|By Brs969 (Brs969) on Wednesday, December 03, 2003 - 06:12 pm: Edit|
I'm looking for input from anybody who had trouble adjusting to college life. I'm a freshman, and its now December and I feel like something must be wrong with me. I KNOW plenty of people, but have no real friends here. I'm getting used to spending most of my time in my dorm room alone, but it still sucks-- sometimes I just break down and cry and wish I could go home (8 hrs away). This is not the first time I've been away from home for an extended period of time, and I've never had this problem before--- has anyone else experienced this? I don't supposed anything would be different at another school, but sometimes I think maybe my being at a small college with a pretty homogeneous student body can't be helping the matter. Any words of advice/consolement?? Thanks
|By Ariesathena (Ariesathena) on Wednesday, December 03, 2003 - 07:10 pm: Edit|
First of all, I'm sorry for you - that must be tough. Words of encouragement... sure, that's what we are here for.
As a freshman, I lived at school but close to home... for various reasons (really hard courses, possessive boyfriend) I wasn't able to make friends my freshman year. It was sad, in that I never talked to my (really sweet, wonderful) roomie about things, because I had trouble opening up to people I didn't know well. I just kept my friends from home. Well, sophomore year, I realized that I would have to make an effort to make friends. The first day I was there, I forced myself to talk to the girls across the hall who were moving in at the same time I was. (I was painfully shy, so it was tough.) Whenever they would invite me along to something, I went; I made an effort to talk to their friends, figuring that I would have to get along with somebody. My aunt had given me great advice which I dearly hope you will take: "There are 5,000 students at your school. Until you've met all 5,000 of them, don't think that there aren't any who won't be great friends for you."
Take that advice. Now, your school is probably smaller than my alma mater, but still, if there are 2,000 students on campus, meet them! To conclude my tale, I became excellent friends with the girls across the hall. I met their friends, and I'm great friends with some of them. In fact, I'm actually going to cut this short so I can leave work and hang out with one of those girls across the hall (I've graduated from college).
So, that's your consolement... I've been there, and managed to make friends and be incredibly happy. Your advice: the advice my aunt gave me. Take it. Get out of the dorm room. If you have a roommate, go along to social functions. Even if you don't get along that well, you might hit it off with some of his/her friends. Eat dinner with people. Don't be afraid to ask people in your classes for help, or ask if they want to study with you. Give it your best shot second semester; if that does not work out, then consider transferring to someplace larger and less homogeneous. However, you do have to meet pretty much all of your fellow students beforehand.

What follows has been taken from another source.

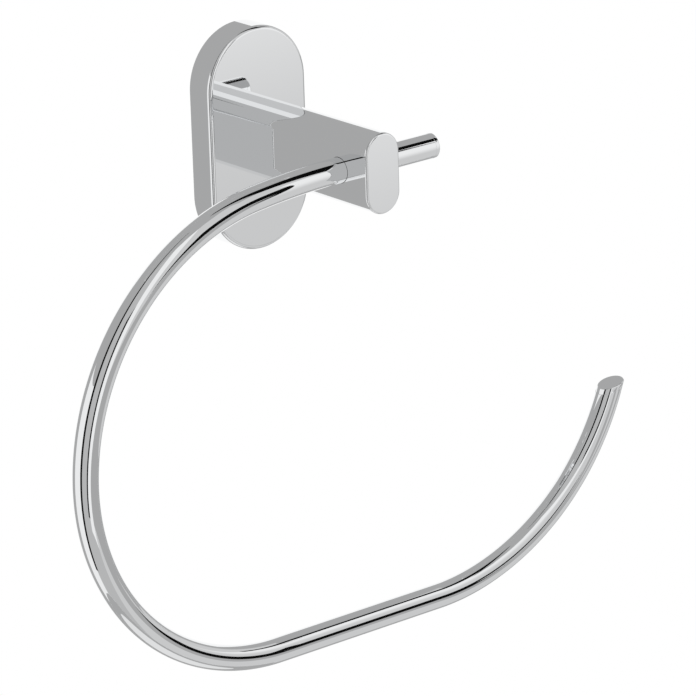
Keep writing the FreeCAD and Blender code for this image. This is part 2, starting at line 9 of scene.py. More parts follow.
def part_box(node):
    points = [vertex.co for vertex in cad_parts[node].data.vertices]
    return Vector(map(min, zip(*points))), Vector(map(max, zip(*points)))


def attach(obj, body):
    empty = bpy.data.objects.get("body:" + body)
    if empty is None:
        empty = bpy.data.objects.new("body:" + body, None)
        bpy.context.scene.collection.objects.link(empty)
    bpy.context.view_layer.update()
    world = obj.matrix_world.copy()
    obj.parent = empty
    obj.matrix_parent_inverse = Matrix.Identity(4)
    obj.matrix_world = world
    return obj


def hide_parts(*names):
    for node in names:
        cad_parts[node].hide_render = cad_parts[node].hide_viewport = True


bl_info = {
    "name": "Towel Ring",
    "version": (1, 0, 0),
    "blender": (4, 5, 0),
    "location": "View3D > Sidebar > Towel Ring",
    "description": "Builds a polished towel ring on its packed frame, and the studio it is seen in",
    "category": "Object",
}

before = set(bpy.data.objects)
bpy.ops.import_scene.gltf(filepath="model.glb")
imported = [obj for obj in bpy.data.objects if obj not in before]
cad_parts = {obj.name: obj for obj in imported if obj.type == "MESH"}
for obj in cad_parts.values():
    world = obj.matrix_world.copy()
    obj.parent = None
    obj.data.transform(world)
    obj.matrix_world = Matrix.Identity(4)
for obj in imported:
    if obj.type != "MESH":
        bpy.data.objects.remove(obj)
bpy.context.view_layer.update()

MM = 0.001
NEAR = 0.02 * MM  # how near a point lies to a surface to count as on it
PAST = 1 * MM  # how far a cutter reaches past what it cuts
TINY = 1e-12  # keeps a divisor above zero

ARC_STEPS = 48  # steps round each round end of the plate and the arm
SCREW_SIDES = 32  # faces round the holes of the arm's screws
SET_SCREW_SIDES = 48  # faces round the holes of the set screws
SCREW_CLEARANCE = 1.1  # how much wider a screw's clearance hole is than its tapped hole
TRUE_LEAN = 0.94  # cosine of the furthest that a true normal leans from its face's
BORE_LEAN = 0.1  # cosine of the furthest that a bore's face leans from pointing across it
BEND_PART = math.radians(20)  # the most that one part of the ring's curve turns

PLATE_LOW, PLATE_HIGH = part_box("wall_plate_cover")
ARM_LOW, ARM_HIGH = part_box("arm")
STUB_LOW, STUB_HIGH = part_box("stub_cap")
LOCK_LOW, LOCK_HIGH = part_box("plate_set_screw")
SCREW_LOW, SCREW_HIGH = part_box("arm_screw_upper")

ARM_LEVEL = (ARM_LOW.z + ARM_HIGH.z) / 2
UPPER_SCREW = (SCREW_LOW.z + SCREW_HIGH.z) / 2
SCREW_LEVELS = (UPPER_SCREW, 2 * ARM_LEVEL - UPPER_SCREW)
SET_SCREW_DEPTH = (LOCK_LOW.y + LOCK_HIGH.y) / 2
RING_LEVEL = (STUB_LOW.z + STUB_HIGH.z) / 2
RING_DEPTH = (STUB_LOW.y + STUB_HIGH.y) / 2


def size(name, about, default):
    """A length that a user can change, in metres."""
    return bpy.props.FloatProperty(
        name=name, description=about, default=default, unit="LENGTH", precision=5)


def angle(name, about, degrees):
    """An angle that a user can change; its default is written in degrees."""
    return bpy.props.FloatProperty(
        name=name, description=about, default=math.radians(degrees), subtype="ANGLE", precision=4)


def colour(name, about, default):
    """A colour that a user can change, as hexadecimal sRGB."""
    return bpy.props.StringProperty(name=name, description=about, default=default)


class PlateSizes(bpy.types.PropertyGroup):
    """Wall plate: an upright cover with round ends, hollow behind."""

    width: size("Width", "Across the plate", PLATE_HIGH.x - PLATE_LOW.x)
    height: size("Height", "Top to bottom", PLATE_HIGH.z - PLATE_LOW.z)
    edge: size("Edge", "Radius along the front edge", 1.3 * MM)
    rim: size("Rim", "Thickness of the rim", 1.8 * MM)
    front: size("Front", "Thickness of the front", 2.2 * MM)
    hook_height: size("Hook height", "How far the hook hangs down inside the rim", 2.5 * MM)
    hook_depth: size("Hook depth", "Thickness of the hook, off the wall", 1.5 * MM)
    pad: size("Pad", "Height of the solid pad at the lower end", 5.0 * MM)
    set_hole: size("Set hole", "Radius of the set screw's tapped hole", 2.05 * MM)


class ArmSizes(bpy.types.PropertyGroup):
    """Arm: a solid bar with round ends, standing off the plate."""

    width: size("Width", "Across the arm", ARM_HIGH.x - ARM_LOW.x)
    height: size("Height", "Top to bottom", ARM_HIGH.z - ARM_LOW.z)
    edge: size("Edge", "Radius along the tip's edge", 0.7 * MM)
    bore: size("Bore", "Radius of the bore that the ring passes through", 4.1 * MM)
    tap: size("Tap", "Radius of the tapped holes", 2.05 * MM)
    tap_depth: size("Tap depth", "Depth of the tapped holes in the back", 11.0 * MM)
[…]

Good luck. Also, counsoling is available (free and confidential) at most schools. Look into it, as you might just need to talk to someone and not feel like you are burdening them or dumping on them.
|By Boatboat (Boatboat) on Thursday, December 04, 2003 - 02:50 am: Edit|
what college do u go to?
|By College4u (College4u) on Thursday, December 04, 2003 - 03:36 pm: Edit|
I've been exactly where you are. I went FAR away (Iowa)to go to school, and it was a complete culture shock for me (hard core NY'er). At 16 and a half years old, I wasn't at all ready to be on my own. Unfortunately, I went about doing something about it the wrong way.
I threw myself into partying (and drinking)and spending lots of money on people I meant nothing to. Losing that scholarship is probably the best thing that ever happened to me. (Don't tell my mom I said that!) It forced me to reevaluate who I was becoming, and how that related to who I wanted to be.
Don't do what I did. Ariesathena has the right of it. Just put yourself out there - join a club that interests you, take on some student leadership responsibilities, try intramural sports - these things enhance your college experience, make you open to new friendships, and make for good job interview convo.
|By Algernon21 (Algernon21) on Saturday, December 13, 2003 - 07:11 pm: Edit|
I know it can be tough socially at college. I'm a junior who just transfered to a new college, and I haven't really made any friends yet either, although I've met tons of people. The only advise I can give is to wait it out and make yourself available to people- don't hide in your room all day! at least you've got 3.5 years left to make and keep friends there, right!
|By Dragonman (Dragonman) on Sunday, December 14, 2003 - 06:29 pm: Edit|
im only in HS right now but...in my own experience, the only way to make friends and become closer to someone is just to talk... and talk... Don't worry about sounding like this or that or making yourself look dumb.. just say anything that comes to your mind. oh yea, also, say hi to anyone that you recognize no matter how little you actually know them.
|By Plopfkop (Plopfkop) on Tuesday, December 16, 2003 - 04:13 pm: Edit|
Yea, if I worried about sounding dumb I'd never open my mouth.